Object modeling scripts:
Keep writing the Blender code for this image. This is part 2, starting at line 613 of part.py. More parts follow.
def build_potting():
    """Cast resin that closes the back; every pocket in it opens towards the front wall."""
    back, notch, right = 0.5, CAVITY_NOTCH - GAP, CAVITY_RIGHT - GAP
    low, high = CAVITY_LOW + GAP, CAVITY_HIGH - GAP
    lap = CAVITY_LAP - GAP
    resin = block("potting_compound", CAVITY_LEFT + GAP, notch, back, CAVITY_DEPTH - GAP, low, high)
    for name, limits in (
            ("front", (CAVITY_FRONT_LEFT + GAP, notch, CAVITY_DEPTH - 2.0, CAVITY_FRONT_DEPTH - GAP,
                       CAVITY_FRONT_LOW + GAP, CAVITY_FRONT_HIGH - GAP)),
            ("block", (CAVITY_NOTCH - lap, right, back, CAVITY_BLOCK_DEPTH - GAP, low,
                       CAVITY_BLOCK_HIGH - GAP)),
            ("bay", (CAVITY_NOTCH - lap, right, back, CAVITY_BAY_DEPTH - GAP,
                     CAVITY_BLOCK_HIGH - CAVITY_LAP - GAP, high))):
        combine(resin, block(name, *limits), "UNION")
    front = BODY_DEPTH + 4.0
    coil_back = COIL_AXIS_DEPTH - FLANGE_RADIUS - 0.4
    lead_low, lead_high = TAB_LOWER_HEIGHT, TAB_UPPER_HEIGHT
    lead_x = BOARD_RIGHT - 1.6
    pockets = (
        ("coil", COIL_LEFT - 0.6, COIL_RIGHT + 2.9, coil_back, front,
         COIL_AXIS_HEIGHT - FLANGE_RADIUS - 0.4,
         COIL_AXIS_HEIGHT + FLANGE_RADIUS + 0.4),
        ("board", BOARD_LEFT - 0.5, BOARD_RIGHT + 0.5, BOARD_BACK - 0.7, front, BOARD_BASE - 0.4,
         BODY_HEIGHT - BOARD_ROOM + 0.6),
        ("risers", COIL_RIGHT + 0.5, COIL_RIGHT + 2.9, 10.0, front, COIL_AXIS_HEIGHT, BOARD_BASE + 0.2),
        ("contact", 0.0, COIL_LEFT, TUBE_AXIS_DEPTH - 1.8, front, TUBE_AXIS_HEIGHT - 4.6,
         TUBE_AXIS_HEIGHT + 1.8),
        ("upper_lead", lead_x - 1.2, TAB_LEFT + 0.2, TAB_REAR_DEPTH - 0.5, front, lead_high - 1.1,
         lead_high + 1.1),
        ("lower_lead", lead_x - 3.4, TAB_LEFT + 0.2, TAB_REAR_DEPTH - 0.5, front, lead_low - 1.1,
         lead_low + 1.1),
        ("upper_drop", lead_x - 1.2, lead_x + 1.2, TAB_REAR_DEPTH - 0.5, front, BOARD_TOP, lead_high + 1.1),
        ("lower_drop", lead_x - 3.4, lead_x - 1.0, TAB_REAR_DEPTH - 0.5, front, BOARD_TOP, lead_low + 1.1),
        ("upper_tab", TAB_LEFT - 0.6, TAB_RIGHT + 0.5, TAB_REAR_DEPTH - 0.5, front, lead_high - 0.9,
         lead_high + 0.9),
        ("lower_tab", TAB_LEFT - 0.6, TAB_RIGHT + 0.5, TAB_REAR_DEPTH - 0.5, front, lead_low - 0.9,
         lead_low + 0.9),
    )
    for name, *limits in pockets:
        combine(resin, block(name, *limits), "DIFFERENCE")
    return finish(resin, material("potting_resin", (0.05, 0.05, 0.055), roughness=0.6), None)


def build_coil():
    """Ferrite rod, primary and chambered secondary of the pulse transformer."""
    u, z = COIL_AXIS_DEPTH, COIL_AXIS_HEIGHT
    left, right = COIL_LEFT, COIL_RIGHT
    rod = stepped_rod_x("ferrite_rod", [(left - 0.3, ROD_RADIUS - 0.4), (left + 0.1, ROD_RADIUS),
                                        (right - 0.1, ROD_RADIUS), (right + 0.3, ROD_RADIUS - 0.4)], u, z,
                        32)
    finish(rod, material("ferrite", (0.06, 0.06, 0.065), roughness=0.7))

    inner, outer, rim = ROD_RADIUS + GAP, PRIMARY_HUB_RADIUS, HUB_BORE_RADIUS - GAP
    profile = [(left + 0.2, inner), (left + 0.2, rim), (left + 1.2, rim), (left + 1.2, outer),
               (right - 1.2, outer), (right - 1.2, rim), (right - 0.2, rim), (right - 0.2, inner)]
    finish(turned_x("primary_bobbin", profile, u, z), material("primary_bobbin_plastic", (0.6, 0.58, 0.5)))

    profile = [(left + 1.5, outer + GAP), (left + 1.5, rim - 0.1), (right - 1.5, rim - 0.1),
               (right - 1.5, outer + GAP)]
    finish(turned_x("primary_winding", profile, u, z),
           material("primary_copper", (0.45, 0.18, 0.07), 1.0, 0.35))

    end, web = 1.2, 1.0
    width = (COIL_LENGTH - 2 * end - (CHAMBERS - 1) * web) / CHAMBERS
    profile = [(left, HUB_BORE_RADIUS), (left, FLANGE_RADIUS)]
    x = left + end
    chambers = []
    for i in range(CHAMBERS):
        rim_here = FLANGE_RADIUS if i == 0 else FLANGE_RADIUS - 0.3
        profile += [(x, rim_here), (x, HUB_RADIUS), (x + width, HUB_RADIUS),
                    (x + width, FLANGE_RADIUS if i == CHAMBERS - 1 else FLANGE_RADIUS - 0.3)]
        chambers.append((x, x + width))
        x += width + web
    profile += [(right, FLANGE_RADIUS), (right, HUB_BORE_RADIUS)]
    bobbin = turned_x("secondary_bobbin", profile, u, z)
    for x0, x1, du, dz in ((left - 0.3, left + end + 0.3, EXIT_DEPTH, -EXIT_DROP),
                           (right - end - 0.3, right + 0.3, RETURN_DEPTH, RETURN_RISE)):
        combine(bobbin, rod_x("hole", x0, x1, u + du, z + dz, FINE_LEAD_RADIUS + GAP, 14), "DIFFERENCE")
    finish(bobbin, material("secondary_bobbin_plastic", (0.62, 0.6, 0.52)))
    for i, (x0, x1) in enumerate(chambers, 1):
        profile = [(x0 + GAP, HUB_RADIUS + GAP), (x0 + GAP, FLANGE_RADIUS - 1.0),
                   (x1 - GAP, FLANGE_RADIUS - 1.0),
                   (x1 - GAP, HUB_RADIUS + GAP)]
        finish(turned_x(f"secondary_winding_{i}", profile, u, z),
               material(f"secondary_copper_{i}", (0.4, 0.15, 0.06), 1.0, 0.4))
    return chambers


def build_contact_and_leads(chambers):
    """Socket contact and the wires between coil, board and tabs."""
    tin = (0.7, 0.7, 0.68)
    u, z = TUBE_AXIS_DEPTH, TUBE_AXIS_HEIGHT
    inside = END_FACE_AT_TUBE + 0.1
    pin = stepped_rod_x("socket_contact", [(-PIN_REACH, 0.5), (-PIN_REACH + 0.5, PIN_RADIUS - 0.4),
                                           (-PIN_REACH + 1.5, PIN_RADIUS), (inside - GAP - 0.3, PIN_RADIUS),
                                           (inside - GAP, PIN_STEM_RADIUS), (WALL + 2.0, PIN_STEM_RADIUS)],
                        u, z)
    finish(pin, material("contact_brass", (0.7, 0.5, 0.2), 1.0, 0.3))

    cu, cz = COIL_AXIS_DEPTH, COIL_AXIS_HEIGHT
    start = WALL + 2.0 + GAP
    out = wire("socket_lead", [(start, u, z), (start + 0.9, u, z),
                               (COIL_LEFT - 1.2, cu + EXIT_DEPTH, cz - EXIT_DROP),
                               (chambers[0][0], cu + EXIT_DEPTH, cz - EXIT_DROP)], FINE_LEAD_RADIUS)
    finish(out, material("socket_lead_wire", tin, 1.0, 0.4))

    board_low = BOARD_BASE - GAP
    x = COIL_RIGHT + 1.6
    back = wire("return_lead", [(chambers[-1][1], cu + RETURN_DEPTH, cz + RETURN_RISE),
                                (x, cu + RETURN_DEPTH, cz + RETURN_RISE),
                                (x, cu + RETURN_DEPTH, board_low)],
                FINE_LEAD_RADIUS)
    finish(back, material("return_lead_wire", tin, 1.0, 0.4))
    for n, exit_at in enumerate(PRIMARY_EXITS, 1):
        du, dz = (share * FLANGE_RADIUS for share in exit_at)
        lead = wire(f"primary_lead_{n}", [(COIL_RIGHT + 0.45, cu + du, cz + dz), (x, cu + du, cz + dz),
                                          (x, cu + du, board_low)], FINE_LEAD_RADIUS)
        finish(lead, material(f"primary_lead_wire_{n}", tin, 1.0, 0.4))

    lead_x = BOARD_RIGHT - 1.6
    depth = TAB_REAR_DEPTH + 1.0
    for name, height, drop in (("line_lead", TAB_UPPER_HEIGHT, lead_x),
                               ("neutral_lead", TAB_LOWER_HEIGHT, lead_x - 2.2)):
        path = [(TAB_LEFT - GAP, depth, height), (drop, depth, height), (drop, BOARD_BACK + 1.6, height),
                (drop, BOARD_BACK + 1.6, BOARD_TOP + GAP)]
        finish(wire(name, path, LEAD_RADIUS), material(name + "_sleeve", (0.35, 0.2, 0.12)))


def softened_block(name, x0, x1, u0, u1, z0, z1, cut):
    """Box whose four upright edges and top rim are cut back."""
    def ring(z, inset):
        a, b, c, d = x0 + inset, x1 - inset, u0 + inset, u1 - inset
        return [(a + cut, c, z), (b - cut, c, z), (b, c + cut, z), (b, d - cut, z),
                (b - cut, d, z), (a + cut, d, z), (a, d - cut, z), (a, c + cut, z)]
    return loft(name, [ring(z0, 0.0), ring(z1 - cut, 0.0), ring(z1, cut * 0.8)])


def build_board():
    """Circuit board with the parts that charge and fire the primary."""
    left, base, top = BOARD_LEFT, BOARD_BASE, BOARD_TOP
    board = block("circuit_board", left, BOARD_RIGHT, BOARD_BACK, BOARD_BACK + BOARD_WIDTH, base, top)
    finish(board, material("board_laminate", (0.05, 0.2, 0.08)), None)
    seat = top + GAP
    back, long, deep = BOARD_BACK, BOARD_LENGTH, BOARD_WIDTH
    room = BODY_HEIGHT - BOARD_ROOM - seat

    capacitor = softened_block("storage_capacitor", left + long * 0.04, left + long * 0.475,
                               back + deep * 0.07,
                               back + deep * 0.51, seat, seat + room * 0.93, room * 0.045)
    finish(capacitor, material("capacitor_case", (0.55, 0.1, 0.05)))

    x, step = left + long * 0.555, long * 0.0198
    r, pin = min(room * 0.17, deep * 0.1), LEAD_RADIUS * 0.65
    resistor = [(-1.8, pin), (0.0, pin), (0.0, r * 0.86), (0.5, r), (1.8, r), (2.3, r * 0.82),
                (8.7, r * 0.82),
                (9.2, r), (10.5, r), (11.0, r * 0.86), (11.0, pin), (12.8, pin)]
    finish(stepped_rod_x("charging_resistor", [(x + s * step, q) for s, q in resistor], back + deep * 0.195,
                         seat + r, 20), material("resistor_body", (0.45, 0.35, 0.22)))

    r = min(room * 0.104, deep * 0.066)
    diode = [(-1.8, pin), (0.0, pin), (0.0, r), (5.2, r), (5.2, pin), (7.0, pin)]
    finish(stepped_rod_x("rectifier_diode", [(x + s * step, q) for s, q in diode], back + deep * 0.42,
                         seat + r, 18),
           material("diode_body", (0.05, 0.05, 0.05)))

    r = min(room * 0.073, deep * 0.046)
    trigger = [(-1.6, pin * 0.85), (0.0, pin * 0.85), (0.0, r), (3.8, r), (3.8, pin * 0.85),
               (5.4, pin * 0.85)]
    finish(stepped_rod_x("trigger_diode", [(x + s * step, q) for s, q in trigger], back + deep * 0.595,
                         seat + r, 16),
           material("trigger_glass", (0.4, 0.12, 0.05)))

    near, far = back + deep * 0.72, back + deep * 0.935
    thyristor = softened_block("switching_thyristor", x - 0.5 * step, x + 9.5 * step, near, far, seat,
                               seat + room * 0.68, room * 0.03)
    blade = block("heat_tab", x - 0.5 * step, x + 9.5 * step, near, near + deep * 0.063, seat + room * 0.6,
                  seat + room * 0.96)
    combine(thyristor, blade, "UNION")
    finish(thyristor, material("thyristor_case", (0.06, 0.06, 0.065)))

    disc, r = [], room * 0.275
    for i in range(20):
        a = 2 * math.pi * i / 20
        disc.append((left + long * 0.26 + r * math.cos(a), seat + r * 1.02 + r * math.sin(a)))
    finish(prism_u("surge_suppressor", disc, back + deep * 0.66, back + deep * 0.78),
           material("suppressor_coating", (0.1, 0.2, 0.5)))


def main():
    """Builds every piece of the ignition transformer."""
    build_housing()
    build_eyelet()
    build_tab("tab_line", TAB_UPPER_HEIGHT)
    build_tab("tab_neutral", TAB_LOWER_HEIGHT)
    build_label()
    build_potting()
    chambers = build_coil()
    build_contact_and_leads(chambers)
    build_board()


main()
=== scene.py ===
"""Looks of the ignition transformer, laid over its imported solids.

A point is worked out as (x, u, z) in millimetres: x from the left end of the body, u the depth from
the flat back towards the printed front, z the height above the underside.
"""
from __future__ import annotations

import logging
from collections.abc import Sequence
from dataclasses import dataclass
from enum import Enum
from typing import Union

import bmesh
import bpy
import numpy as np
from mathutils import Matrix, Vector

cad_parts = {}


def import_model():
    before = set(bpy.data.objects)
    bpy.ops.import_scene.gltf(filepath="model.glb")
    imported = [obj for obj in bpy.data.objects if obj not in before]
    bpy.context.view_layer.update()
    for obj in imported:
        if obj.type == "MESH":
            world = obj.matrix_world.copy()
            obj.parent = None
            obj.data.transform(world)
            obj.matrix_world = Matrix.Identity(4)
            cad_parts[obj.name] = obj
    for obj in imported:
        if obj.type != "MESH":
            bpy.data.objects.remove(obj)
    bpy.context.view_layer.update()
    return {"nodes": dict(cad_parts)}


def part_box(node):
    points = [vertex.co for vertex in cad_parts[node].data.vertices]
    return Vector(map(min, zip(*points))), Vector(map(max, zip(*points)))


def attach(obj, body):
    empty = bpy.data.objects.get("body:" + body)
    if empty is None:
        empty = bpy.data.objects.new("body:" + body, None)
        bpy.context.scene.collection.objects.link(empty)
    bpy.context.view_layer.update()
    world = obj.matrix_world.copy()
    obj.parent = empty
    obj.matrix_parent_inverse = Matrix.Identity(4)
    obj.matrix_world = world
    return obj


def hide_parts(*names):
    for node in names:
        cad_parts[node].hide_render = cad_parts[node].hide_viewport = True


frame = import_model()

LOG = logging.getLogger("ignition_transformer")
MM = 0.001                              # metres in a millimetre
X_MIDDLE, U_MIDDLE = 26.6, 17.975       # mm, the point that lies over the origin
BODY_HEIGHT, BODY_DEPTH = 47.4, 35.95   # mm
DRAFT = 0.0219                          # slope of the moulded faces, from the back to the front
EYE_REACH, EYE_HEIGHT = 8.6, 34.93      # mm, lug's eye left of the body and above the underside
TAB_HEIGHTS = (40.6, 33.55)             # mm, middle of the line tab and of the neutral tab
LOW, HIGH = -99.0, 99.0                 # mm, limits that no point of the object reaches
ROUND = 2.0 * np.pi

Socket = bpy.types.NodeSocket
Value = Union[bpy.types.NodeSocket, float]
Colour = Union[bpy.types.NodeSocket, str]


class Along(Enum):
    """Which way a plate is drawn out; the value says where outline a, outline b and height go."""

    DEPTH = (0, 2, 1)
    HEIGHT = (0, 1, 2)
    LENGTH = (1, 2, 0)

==

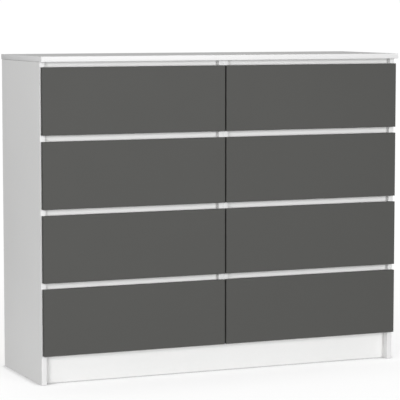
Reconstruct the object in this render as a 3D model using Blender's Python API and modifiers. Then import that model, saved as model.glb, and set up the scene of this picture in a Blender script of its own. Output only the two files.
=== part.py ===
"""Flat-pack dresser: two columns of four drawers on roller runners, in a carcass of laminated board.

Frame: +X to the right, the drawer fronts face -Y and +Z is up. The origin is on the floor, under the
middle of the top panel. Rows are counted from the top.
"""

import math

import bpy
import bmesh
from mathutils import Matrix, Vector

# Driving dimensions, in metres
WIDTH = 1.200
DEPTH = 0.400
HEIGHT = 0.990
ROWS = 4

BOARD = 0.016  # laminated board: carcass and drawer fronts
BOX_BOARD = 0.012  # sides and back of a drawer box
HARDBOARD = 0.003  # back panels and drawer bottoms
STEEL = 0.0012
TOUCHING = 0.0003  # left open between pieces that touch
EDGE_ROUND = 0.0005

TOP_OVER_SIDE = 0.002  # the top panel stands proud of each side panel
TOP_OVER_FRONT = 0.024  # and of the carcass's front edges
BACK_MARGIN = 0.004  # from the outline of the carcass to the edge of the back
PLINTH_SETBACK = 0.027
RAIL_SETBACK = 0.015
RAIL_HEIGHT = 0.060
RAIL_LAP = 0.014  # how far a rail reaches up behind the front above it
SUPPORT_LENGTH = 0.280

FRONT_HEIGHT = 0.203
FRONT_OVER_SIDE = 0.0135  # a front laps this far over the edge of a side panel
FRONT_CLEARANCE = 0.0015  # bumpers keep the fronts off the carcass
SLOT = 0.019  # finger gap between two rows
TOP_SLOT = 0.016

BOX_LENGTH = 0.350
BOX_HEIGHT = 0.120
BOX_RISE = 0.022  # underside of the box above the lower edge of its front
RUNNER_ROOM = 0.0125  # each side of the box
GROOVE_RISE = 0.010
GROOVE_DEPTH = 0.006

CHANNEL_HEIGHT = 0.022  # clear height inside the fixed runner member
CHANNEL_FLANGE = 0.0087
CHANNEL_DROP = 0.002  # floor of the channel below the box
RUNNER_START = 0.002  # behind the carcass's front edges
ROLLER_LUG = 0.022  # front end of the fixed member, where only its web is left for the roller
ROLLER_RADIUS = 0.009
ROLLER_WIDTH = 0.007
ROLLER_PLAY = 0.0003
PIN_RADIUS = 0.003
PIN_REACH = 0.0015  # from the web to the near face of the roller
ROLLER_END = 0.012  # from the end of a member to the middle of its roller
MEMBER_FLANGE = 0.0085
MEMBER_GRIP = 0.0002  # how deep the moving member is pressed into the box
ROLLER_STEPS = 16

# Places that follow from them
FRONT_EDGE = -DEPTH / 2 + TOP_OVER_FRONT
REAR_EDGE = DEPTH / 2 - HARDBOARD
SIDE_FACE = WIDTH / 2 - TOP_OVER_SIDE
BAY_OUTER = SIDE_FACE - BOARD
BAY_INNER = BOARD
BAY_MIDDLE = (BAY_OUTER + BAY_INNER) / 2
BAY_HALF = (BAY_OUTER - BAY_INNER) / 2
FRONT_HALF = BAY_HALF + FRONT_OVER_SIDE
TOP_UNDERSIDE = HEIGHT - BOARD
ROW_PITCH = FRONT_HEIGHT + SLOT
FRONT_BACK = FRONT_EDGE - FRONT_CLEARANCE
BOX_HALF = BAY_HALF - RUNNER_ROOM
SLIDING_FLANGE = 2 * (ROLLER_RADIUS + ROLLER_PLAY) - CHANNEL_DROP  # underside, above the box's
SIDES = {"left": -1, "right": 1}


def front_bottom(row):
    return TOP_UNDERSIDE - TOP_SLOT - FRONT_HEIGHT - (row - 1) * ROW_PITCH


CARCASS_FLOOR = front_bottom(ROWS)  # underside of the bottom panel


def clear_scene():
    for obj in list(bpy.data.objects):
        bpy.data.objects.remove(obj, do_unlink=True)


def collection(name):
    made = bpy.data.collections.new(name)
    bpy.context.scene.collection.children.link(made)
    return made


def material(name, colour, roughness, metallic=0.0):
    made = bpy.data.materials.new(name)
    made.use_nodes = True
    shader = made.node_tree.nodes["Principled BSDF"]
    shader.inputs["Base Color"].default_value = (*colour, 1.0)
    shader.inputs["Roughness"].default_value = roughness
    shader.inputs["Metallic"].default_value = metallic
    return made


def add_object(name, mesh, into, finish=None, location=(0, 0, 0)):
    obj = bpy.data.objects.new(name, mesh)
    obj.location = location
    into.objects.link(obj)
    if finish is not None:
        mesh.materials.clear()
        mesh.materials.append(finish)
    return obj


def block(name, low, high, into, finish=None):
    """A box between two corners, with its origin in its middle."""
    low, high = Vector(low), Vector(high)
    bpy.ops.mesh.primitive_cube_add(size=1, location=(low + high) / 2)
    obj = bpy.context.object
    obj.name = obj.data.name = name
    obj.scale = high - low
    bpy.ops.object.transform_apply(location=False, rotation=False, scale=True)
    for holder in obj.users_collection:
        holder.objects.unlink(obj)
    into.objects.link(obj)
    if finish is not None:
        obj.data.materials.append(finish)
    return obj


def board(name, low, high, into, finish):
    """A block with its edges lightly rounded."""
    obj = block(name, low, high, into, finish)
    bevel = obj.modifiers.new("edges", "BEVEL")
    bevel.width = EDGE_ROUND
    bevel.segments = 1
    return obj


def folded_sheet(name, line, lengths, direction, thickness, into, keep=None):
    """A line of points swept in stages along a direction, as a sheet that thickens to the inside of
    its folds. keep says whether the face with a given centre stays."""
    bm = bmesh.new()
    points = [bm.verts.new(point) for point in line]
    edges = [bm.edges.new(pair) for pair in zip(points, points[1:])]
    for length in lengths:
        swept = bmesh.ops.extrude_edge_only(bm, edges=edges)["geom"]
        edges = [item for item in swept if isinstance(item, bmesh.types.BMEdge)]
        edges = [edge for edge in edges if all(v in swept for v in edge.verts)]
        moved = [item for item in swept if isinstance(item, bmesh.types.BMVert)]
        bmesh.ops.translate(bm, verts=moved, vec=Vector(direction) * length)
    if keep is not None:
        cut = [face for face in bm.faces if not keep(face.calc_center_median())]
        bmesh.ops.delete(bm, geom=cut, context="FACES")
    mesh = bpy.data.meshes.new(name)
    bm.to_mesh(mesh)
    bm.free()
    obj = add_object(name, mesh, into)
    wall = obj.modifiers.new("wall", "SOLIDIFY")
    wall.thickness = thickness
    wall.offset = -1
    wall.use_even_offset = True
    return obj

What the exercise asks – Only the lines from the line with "disc, back +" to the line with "before = set(bpy.data.objects)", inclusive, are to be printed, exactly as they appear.

Answer to the exercise –
    finish(prism_u("surge_suppressor", disc, back + deep * 0.66, back + deep * 0.78),
           material("suppressor_coating", (0.1, 0.2, 0.5)))


def main():
    """Builds every piece of the ignition transformer."""
    build_housing()
    build_eyelet()
    build_tab("tab_line", TAB_UPPER_HEIGHT)
    build_tab("tab_neutral", TAB_LOWER_HEIGHT)
    build_label()
    build_potting()
    chambers = build_coil()
    build_contact_and_leads(chambers)
    build_board()


main()
=== scene.py ===
"""Looks of the ignition transformer, laid over its imported solids.

A point is worked out as (x, u, z) in millimetres: x from the left end of the body, u the depth from
the flat back towards the printed front, z the height above the underside.
"""
from __future__ import annotations

import logging
from collections.abc import Sequence
from dataclasses import dataclass
from enum import Enum
from typing import Union

import bmesh
import bpy
import numpy as np
from mathutils import Matrix, Vector

cad_parts = {}


def import_model():
    before = set(bpy.data.objects)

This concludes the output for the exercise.